Hinckle also published “The Kentucky Derby Is Decadent and Depraved,” Thompson’s 1970 account of the famed sporting event—or rather, the drunken revelry surrounding it. Illustrated by Ralph Steadman, that piece is usually considered the first work of gonzo journalism. Thompson set the debauchery at Churchill Downs against a backdrop of political violence—including President Nixon’s bombing of Cambodia and the slaughter at Kent State University, which occurred the same week as the Derby. Finishing the story was an ordeal, and Thompson considered it an abject failure. When it was heralded as a breakthrough, he compared the experience to “falling down an elevator shaft and landing in a pool full of mermaids.”

Thompson’s next articles skipped the gonzo pyrotechnics, but “Fear and Loathing in Las Vegas,” which Rolling Stone ran in November 1971, etched gonzo journalism in the public imagination. Based on a pair of wild weekends in the desert, the two-part article was a freewheeling epitaph for the 1960s counterculture. It made a bigger splash than the Kentucky Derby piece, but in a letter to James Silberman, his editor at Random House, Thompson worried that it would diminish his credibility as a serious journalist. Once again, he had underestimated gonzo’s career-altering appeal.
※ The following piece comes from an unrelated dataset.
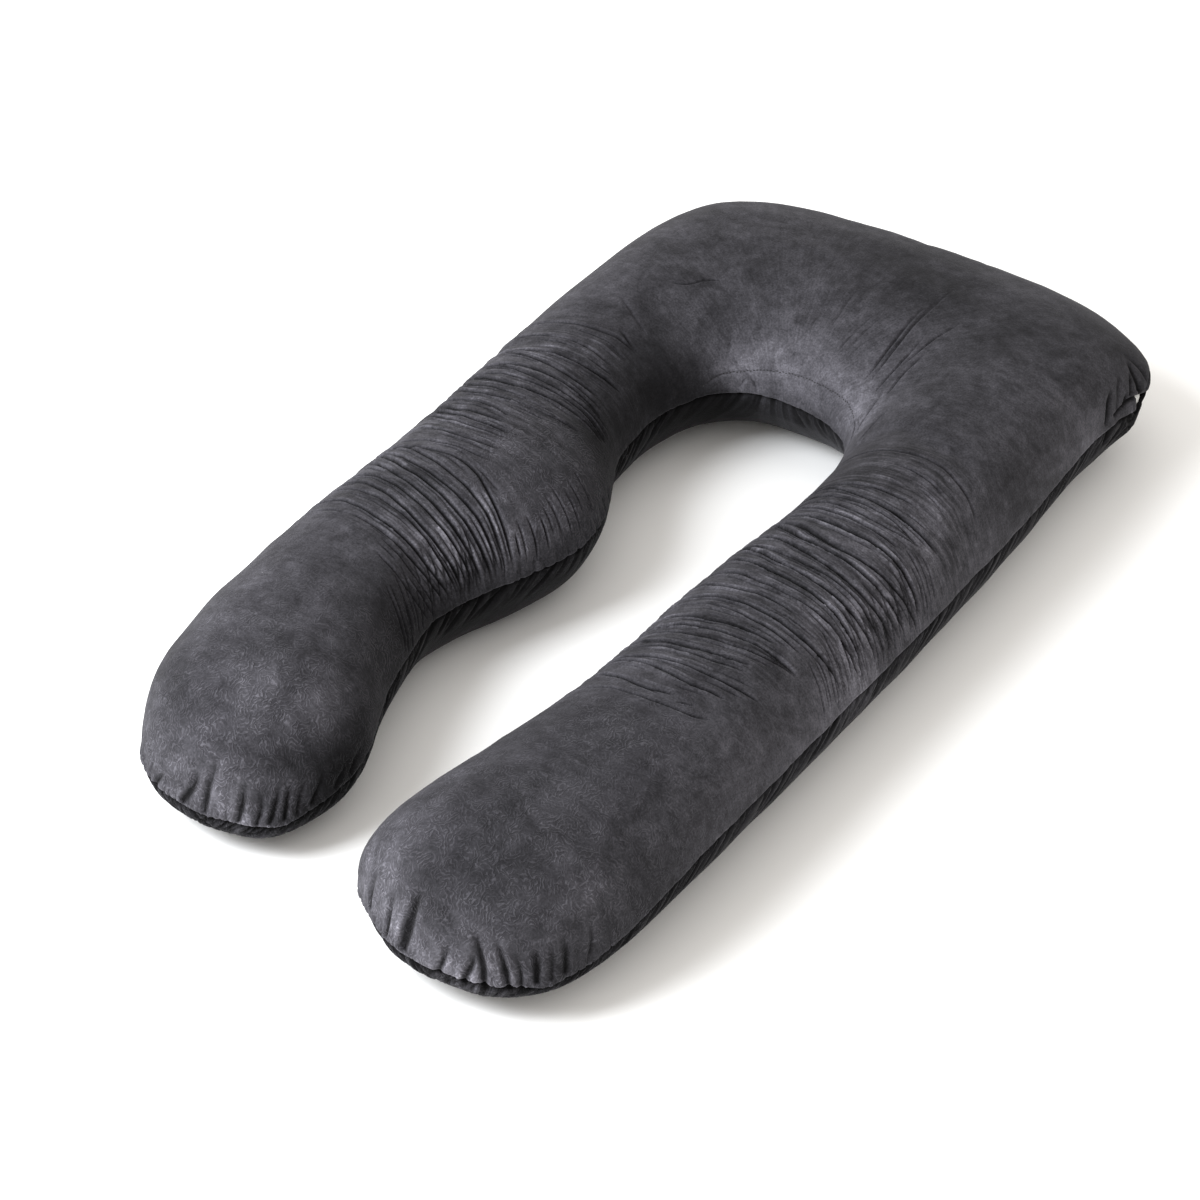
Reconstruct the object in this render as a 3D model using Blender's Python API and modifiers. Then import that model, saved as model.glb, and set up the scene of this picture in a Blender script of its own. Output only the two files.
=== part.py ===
"""A U-shaped body pillow of velvet, lying flat on its back.

Two velvet panels meet in one seam that runs all round the pillow at about half its height.
The filled shape is a loft: each row of its cage runs from the outer seam, over the crown,
to the inner seam and back under the pillow, and the rows follow the U from the tip of the
left arm, round the head, to the tip of the right arm. Where the velvet is puckered across
an arm, every second row of the cage is pressed in as the valley of a fold.
At the far right corner the seam gapes, and the white inner casing shows in it.
Metres, +Z up, head towards +Y, the origin on the floor at the middle of the pillow.
"""

import math

import bmesh
import bpy
from mathutils import Matrix, Vector

# Driving sizes of the filled pillow.
LENGTH = 1.400
WIDTH = 0.700
HEIGHT = 0.200
MILLIMETRE = 0.001

# How far from its tip an arm is rounded off, and how square that rounding is.
TIP_LENGTH = 0.105
TIP_SQUARENESS = 2.3

# The points round a section of the cage, each as a share of the half width and a share of
# the rise above the seam or of the fall below it. The cage is larger than the pillow that its subdivision
# rounds off, and what falls below the floor is pressed flat on it.
OVER_THE_TOP = (
    (1.03, 0.00),
    (0.93, 0.54),
    (0.40, 1.04),
    (-0.40, 1.04),
    (-0.93, 0.54),
    (-1.03, 0.00),
)
UNDERNEATH = (
    (-0.89, -0.60),
    (-0.50, -1.14),
    (0.50, -1.14),
    (0.89, -0.60),
)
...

Gonzo journalism thrived at Rolling Stone, especially during the Nixon era. As the decade wore on, Thompson’s outsize persona—which featured his drug consumption, gun fetish, and “fortified compound” near Aspen—began to eclipse his work. Yet Thompson understood his literary gift quite apart from his celebrity. In 1975, he correctly described himself as “one of the best writers currently using the English language as both a musical instrument and a political weapon.”